The role of the Audit Committee is to assist the Board in fulfilling its oversight responsibilities by (1) overseeing the Company’s accounting and financial reporting processes and the audits of the Company’s financial statements and internal controls over financial reporting and (2) reviewing the financial reports and other financial information provided by the Company to the public. However, it is not the Audit Committee’s duty to plan or conduct the audits or to determine that the Company’s financial statements are complete, accurate and in accordance with U.S. generally accepted accounting principles (“U.S. GAAP”) or that its internal controls over financial reporting is effective. The Company’s management is responsible for the preparation, presentation and integrity of its financial statements, for its accounting and financial reporting principles and for the establishment and effectiveness of internal controls and procedures designed to assure compliance with accounting standards and applicable laws and regulations.
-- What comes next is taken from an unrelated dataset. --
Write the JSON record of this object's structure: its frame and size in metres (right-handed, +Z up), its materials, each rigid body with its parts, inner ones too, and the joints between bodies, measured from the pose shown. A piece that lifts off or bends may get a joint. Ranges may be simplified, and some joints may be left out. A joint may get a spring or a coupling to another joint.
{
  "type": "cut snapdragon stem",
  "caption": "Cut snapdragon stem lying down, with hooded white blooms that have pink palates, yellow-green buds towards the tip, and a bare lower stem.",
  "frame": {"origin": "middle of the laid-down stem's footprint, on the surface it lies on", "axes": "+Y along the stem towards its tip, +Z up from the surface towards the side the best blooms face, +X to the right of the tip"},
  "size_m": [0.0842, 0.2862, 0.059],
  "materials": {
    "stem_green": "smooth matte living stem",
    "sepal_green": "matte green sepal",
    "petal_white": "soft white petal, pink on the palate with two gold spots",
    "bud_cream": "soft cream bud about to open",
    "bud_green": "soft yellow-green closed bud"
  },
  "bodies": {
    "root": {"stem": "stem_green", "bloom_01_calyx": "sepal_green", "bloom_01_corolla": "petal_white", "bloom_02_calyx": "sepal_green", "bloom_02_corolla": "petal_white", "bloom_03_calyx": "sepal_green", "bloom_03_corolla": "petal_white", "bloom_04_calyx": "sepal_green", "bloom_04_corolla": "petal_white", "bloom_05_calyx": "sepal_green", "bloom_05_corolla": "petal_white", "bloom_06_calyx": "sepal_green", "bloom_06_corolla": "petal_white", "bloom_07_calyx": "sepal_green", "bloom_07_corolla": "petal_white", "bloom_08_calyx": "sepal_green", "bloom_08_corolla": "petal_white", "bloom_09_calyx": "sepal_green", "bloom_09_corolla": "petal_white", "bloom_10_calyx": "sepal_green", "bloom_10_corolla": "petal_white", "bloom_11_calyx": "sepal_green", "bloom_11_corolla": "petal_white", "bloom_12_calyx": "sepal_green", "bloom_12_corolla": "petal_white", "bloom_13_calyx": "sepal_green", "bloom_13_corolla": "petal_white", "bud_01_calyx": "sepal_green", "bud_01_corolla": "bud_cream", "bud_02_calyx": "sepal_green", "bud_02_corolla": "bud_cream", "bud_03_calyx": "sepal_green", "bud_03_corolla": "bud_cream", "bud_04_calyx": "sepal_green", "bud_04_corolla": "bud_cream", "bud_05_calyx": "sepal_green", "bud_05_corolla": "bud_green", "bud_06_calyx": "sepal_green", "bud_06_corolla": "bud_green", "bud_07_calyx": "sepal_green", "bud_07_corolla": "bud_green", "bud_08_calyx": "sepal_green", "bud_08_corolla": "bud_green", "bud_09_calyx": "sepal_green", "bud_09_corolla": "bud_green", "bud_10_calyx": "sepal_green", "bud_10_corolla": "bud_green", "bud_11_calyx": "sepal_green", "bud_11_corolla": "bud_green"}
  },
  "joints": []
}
The independent registered public accounting firm is responsible for performing an independent audit of the Company’s financial statements in accordance with the standards of the Public Company Accounting Oversight Board (United States) and expressing an opinion as to the conformity of such financial statements with U.S. GAAP and for auditing and reporting on the effectiveness of the Company’s internal controls over financial reporting.
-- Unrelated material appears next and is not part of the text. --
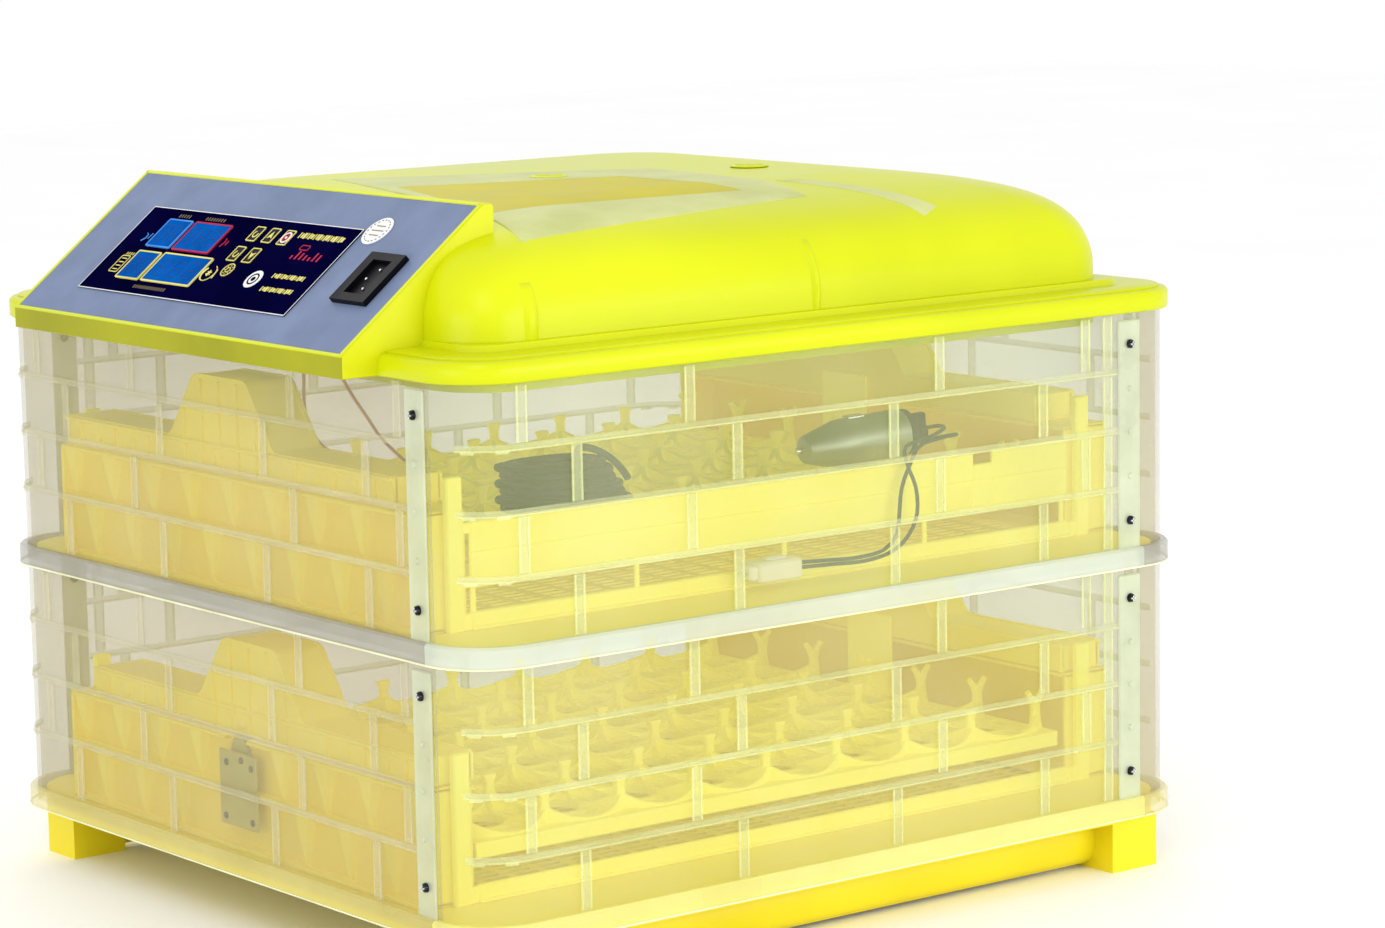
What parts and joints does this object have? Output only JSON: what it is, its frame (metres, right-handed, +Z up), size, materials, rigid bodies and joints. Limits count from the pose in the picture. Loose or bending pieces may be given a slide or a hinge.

In making its recommendation that the Company’s financial statements be included in its Annual Report on Form 10-K for the fiscal year ended February 29, 2024, the Audit Committee have taken the following steps:
• The Audit Committee discussed management’s assessment of the effectiveness of the Company’s internals control over financial reporting for the fiscal year ended February 29, 2024.
• The Audit Committee discussed with Ernst & Young LLP, the Company’s independent registered public accounting firm, those matters required to be discussed by the applicable requirements of the Public Company Accounting Oversight Board and the SEC, including information regarding the scope and results of the audit. These communications and discussions are intended to assist the Audit Committee in overseeing the financial reporting and disclosure process.
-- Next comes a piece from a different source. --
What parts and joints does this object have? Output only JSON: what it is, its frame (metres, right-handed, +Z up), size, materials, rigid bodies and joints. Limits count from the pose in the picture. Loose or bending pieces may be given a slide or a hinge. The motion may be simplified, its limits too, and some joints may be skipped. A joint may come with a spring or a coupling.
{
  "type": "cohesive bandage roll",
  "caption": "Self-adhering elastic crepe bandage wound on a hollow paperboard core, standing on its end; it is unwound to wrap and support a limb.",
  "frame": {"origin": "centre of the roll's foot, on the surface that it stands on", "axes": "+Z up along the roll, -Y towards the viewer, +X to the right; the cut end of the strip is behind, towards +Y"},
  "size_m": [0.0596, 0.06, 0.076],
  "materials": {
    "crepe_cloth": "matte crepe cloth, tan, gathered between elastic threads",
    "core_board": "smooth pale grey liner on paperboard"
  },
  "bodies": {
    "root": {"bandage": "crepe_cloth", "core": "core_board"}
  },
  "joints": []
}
• The Audit Committee conducted periodic executive sessions with Ernst & Young LLP, with no members of the Company’s management present during those discussions. Ernst & Young LLP did not identify any material audit issues, questions or discrepancies, other than those previously discussed with management, which were resolved to the satisfaction of all parties.
• The Audit Committee received and reviewed the written disclosures and the letter from Ernst & Young LLP required by the applicable requirements of the Public Company Accounting Oversight Board regarding Ernst & Young LLP’s communications with us concerning independence, and discussed with Ernst & Young LLP its independence from the Company. The Audit Committee also considered whether the provision of non-audit services to the Company is compatible with Ernst & Young LLP’s independence.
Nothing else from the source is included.